One-third of motorists skip seat belts

Around 70 per cent of front-seat car occupants in Indian metros, including Delhi, click on seat belts before starting their journey. But this figure pales against 98 per cent compliance with this crucial road safety rule in smart cities of France, German and Japan. 

Wearing seat belts reduces the risk of a fatal injury by up to 50 per cent for front- seat occupants and up to 75 per cent for rear-seat occupants, the WHO Global Status Report on Road Safety 2013, says.

An Indian Institute of Technology-Delhi study too has shown that seat belts are worn by 70-80 per cent drivers and front seat passengers in Indian metros. But the situation is different in other parts of the country where enforcement is poor.

Indian Foundation of Transport Research and Training’s senior fellow S P Singh said drivers in India tend to avoid wearing seat belts thinking that they need them only at very high speeds.

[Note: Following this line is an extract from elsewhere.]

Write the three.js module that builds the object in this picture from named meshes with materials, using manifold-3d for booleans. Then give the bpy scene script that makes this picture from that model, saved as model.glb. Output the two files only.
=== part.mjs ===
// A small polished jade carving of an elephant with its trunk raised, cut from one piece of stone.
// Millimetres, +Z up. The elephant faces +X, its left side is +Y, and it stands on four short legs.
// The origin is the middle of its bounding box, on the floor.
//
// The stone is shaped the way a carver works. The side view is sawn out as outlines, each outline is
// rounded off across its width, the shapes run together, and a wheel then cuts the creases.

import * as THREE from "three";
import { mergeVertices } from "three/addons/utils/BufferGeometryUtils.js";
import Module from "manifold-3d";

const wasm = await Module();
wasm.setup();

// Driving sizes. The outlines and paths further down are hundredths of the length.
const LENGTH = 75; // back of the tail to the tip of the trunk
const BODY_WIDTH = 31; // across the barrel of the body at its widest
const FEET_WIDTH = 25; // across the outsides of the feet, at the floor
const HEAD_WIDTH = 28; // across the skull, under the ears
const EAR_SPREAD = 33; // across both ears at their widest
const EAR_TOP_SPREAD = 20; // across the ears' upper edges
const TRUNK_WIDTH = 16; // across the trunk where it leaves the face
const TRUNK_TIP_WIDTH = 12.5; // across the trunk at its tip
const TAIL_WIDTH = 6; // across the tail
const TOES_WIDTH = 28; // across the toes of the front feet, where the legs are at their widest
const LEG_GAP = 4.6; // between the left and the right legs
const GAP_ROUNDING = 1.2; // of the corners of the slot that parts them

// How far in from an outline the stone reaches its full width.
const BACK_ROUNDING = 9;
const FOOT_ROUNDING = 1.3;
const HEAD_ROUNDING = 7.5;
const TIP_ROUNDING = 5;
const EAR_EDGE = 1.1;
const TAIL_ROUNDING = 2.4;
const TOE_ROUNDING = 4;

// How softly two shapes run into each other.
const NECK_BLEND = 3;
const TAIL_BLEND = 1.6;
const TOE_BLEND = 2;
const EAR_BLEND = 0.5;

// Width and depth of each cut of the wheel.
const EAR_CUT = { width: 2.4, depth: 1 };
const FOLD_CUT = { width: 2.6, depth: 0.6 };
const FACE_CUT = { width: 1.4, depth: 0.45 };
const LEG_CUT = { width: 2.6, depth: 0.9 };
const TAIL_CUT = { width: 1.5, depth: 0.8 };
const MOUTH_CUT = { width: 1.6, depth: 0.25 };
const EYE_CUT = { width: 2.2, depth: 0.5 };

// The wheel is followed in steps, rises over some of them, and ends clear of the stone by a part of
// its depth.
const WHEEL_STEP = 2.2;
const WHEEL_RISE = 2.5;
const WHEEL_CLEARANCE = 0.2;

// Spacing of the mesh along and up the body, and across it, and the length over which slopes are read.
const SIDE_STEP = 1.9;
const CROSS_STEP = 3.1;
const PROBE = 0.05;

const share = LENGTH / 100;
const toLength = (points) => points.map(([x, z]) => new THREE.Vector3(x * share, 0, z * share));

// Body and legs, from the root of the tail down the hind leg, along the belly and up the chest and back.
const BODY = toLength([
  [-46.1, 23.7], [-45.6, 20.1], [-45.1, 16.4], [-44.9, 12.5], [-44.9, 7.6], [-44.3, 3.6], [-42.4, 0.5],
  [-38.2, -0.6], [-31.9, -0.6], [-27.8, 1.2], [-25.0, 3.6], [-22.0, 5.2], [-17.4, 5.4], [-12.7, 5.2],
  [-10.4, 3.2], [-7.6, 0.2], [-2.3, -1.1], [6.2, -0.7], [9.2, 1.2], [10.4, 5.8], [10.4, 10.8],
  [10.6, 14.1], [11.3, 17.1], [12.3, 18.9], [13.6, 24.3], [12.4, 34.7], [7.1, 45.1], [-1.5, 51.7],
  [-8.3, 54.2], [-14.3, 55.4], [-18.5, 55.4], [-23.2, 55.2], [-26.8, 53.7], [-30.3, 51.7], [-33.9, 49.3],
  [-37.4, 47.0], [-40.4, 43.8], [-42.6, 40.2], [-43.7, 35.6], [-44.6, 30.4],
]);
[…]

“When a vehicle is moving at a speed of 30 km per hour and a collision takes place, the car occupant may get injured as seriously as a person who falls on a hard floor from a second floor of a building,” he said, adding that almost a third of drivers and front seat passengers in Delhi do no wear a seat belt.

Kanika Kalra of the Institute of Urban Transport said: “More people wear seat belts out of fear of law rather than their own safety.”

Special Commissioner of Police (Traffic) Muktesh Chander said the ideal scenario is when people use seat belt on their own.

“Enforcement of the law by penalising violations can only have a limited effect as long as the penalty amount is low,” he said.

Almost 1,050 drivers and front-seat travellers are fined daily in the capital for not using seat belts. Till November 30 this year, 3,86,016 people were fined by the traffic police for this violation. From January 1 to December 31 last year, 3,82,303 challans were filed.

According to the WHO report, nearly 98 per cent drivers use seat belts in countries like France, German and Japan.

In India, the new draft Road Transport and Safety Bill, 2014 talks of penalty of Rs 5,000 for not wearing seat belt. At present, violators are fined only Rs 100. 

In 2013, 198 accidents saw drivers themselves ramming their vehicles into poles, trees or road dividers. These accidents left 86 drivers dead but there are no detail on whether they were using seat belts.

S P Singh said, “Data related to exact cause of each road accident in our country is not in public domain and what little is available is not reliable.” 

In Australia, 28 per cent of deaths in car crashes are caused due to not wearing seat belts. In America, the figure is as high as 52 per cent. In Sweden, it is 45 per cent, according to the WHO report.